Maybe they will write themselves a kid’s book some time.
When I was a freshman in college, I decided to get a table at the annual craft fair to make some money. Except I didn’t have any scarfs knitted, candles poured, or cards painted, so I had to come up with something quick. I decided to do live portraits, in ink.
It was terrifying because there was a real chance I’d make someone pay eight dollars for a terrible rendition of their face. And because Bard College is kind of an awkward place where eye contact with strangers is usually avoided. So I worried people wouldn’t seek out being stared at for ten whole minutes.
But I drew over 20 portraits that day. Every time someone sat down, I focused less on drawing them, and more on seeing them. I realized that the input I needed was not just the shape of their jaw and the texture of their hair, but the feeling I got from being near them. As long as I focused on that, my hand knew what to do.
I felt like I got to know some people without having to talk very much. They were willing to sit and as I let my eyes absorb their personality and their presence. And they seemed genuinely happy with the lines that wound up on the paper that way.
One of the people I met that day was a staffer at the college, who asked me if I would draw portraits at her mother’s birthday party. Two weeks later, she came to get me in her pick-up truck. Holding my bag of drawing paper and japanese pens, I looked out the window as we left the manicured lawns of my liberal arts bubble, got onto the highway and eventually stopped in what I now know is a trailer park.

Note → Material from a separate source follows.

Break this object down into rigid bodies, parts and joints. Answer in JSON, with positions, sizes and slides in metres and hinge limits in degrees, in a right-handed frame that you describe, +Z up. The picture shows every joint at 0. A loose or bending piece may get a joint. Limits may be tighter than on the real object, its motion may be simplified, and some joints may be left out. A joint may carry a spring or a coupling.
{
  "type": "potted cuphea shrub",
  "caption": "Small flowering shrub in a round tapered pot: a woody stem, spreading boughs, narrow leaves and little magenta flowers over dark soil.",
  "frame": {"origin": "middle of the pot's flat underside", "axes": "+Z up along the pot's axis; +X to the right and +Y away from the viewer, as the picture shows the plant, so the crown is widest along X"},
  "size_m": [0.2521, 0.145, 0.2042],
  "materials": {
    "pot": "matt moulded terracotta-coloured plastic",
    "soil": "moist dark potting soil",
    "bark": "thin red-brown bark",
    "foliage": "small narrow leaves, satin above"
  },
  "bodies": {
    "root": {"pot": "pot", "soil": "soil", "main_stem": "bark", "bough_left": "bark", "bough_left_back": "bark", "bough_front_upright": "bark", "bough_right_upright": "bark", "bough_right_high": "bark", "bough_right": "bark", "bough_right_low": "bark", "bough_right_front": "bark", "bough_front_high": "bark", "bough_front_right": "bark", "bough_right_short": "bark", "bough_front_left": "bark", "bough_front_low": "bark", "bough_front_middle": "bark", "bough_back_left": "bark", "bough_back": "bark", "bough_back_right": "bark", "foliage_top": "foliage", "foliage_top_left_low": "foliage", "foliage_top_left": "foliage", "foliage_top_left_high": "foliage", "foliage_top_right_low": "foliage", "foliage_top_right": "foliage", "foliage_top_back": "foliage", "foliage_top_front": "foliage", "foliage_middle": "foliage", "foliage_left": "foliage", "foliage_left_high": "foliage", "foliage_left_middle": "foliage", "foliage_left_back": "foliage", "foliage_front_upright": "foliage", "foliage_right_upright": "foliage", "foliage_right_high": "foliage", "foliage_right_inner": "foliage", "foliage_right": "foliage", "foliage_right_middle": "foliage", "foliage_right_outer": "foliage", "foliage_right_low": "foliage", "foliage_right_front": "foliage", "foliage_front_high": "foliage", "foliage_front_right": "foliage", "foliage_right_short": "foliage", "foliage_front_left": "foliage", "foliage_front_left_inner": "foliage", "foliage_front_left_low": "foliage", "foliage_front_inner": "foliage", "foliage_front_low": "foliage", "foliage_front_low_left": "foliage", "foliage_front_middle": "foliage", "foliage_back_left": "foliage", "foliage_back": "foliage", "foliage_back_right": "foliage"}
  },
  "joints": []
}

It turns out I was the attraction of the party. Surrounded by plastic folding chairs, disposable plates and supermarket cake, I drew nearly every guest. I captured missing teeth and greasy pony tails as well as pudgy eight year olds and wrinkled upper lips, and it’s still one of the best memories I have from that time. I didn’t even talk to them much, didn’t catch most of their names, but by drawing them, I connected.

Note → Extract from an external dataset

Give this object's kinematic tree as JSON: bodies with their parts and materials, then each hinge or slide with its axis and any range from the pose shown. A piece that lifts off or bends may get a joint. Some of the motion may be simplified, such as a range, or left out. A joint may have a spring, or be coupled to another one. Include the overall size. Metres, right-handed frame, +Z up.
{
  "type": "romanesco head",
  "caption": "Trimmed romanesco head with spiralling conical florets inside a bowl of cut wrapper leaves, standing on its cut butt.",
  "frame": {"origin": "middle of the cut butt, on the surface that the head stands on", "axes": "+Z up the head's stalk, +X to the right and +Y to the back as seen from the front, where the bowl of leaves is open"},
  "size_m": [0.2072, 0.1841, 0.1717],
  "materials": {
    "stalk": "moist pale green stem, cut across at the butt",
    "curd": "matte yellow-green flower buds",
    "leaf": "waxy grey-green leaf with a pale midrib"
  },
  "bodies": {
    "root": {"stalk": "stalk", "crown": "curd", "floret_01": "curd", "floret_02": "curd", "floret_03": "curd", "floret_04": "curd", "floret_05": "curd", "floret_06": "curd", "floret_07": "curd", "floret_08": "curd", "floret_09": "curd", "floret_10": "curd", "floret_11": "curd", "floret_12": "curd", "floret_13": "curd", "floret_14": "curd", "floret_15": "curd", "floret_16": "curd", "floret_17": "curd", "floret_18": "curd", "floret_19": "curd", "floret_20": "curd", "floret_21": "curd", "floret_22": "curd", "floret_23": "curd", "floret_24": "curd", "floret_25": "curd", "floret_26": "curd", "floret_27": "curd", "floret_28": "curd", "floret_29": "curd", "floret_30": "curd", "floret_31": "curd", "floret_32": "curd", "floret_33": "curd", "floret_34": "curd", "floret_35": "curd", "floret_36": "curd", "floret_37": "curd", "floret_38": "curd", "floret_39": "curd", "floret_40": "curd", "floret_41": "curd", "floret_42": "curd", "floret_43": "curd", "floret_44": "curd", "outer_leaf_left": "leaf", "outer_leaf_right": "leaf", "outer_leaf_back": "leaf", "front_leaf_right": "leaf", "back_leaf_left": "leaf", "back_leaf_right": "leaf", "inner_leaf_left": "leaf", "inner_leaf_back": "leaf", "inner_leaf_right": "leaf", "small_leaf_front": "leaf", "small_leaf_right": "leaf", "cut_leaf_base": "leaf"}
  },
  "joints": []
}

I really got to see them and they seemed so happy to be seen.
While you’re on vacation taking a walk, you might find yourself staring at a tree. All relaxed and content, you suddenly notice the strength of the stem, the fragility of the leaves, roots being grounded while the branches reach for light—beautiful!
But the next week, when you’re commuting to work again, it’s all gone. If you’re like me, you’re running to the subway in a dirty part of Brooklyn, and you barely register any trees at all. If you do, you simply notice there’s a plastic bag stuck between the branches.

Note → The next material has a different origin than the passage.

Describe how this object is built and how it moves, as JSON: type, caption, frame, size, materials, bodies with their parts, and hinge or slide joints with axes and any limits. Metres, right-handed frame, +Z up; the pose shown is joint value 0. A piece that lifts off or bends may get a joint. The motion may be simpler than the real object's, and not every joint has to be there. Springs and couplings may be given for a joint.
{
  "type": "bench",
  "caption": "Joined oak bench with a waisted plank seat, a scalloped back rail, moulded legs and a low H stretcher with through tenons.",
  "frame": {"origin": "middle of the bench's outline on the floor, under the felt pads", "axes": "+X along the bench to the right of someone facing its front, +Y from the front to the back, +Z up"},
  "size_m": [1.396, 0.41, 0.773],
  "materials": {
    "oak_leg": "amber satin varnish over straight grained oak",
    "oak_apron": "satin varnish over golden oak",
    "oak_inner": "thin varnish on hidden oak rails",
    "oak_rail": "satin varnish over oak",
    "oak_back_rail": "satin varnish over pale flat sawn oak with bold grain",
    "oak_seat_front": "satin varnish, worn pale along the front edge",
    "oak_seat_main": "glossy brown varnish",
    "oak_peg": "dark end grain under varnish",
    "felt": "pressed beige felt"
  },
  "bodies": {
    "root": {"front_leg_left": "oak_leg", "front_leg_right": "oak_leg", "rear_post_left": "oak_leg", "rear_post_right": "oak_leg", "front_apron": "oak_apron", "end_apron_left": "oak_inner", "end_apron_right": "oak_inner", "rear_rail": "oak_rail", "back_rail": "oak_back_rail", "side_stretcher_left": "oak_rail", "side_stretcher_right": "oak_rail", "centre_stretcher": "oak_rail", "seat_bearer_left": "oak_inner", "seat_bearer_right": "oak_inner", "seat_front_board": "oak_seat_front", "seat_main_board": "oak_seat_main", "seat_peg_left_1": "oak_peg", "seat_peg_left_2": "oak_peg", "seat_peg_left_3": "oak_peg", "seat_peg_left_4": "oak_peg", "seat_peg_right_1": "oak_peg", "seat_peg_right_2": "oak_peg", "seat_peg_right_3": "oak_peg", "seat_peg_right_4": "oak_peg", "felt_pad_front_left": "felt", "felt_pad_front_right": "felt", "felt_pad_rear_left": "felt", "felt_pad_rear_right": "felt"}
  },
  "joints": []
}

What’s so great about illustrations is that they can bring you vacation-trees during a stressful workweek. Illustrators can look at a tree for you, work to see it fully, and then work again to draw the essence of what they saw. That drawing may not be majestic at all. It might be messy. It might be three lines on white paper. But if done right, a rich image will form in your mind every time you look at it.
This is how illustrations work. They need not be detailed or complex to be effective. They just need to provide the ingredients with which your mind can do its magic.
So if you’re drawing a tree, you don’t need to copy the exact curves and texture of world’s most beautiful branch. You have to draw those shapes that will help your audience picture one, or even better: feel one.
It’s very difficult. But very magical when it works.
This is a drawing by Oamul Lu (oamul.com), whose illustrations work for me every time. Looking at the brush strokes gives my eyes the input I need for my brain to reconstruct the feeling I felt on my last summer hike in the catskills.
Let me know if it works for you, too, in the comments below.
For a drawing to feel alive, it needs a bit of randomness, a bit of unintended movement.
This can be quite difficult. I struggle with it in most drawings I make, maybe because my elementary school teachers loved my super careful drawings so much. I was both creative and neat – what else could anyone want? A little more liveliness, I now think.
So, I’m working to let go a little bit. It’s counterintuitive, but to draw the right line, I have to stop myself from trying so hard to draw the right line; I need to trust my hand.
It still takes work, but I have found a few techniques that help a lot:
Speed up – Go fast enough for your eyes to lose track a bit.
Pretend you’re simply sketching to warm up – I have often drawn 18 versions of something, only to go back to the first one.
Tell yourself to just have as much fun with it as you can for 10 minutes – its awesome if it works.
Create version after version until you get so frustrated that you no longer care, and then keep going.
Drink a glass of wine—not recommended, for obvious reasons.
These methods work because they help you worry less about the end-result. Numbers 1-3 are nice and you can try them anytime. If they’re not working, don’t worry—number four is on its way.
For number four, the key is not to quit when you get frustrated. Many people fuss to create version after version until they start to feel very annoyed and then stop. But they are stopping right before it gets good.
Last year, I drew the labels for Spring Fireplace hot sauce bottles. We went through version and after, which became increasingly rough on my schedule. But just as I started feeling very frustrated, the right spontaneity made its way into my peach!
To me, the final version is both more solid and more free:
This blog is about drawing and illustration, but I am not a full-time illustrator; I actually run a program at an economics institute, which I very much enjoy.
When I tell people I studied economics and now work at what you might call a think tank, I often get a serious look. It probably sounds like I know tax law, or that I can advise on what to invest in; serious-job-spreadsheet-stuff. I get a very different look when I say that I love to illustrate, too.
It might be because it reminds everyone of drawing during childhood. And if you want to be an artist, in the serious adult sense, you’d paint, or sculpt. Or do design? Drawing and illustration can also sound like sketching, which is just a piece in the process for something more important, or doodling, which you do while you’re bored on the phone.
But to me, it is just as serious as anything. Just as complex, and just as rewarding. I love seeing drawings, making drawings, and thinking about drawings as well as the process of drawing. I am always working on getting better, and I tend to be busy with a range of illustration projects alongside my job in economics.
This blog is about that work, why it is so valuable to me, and how it may be valuable to you, too. You won’t have to do any drawing to see what I mean. You just have to use your eyes a little differently. Just reading along might give you a new kind visual of sensitivity, and let you see things you more fully than before.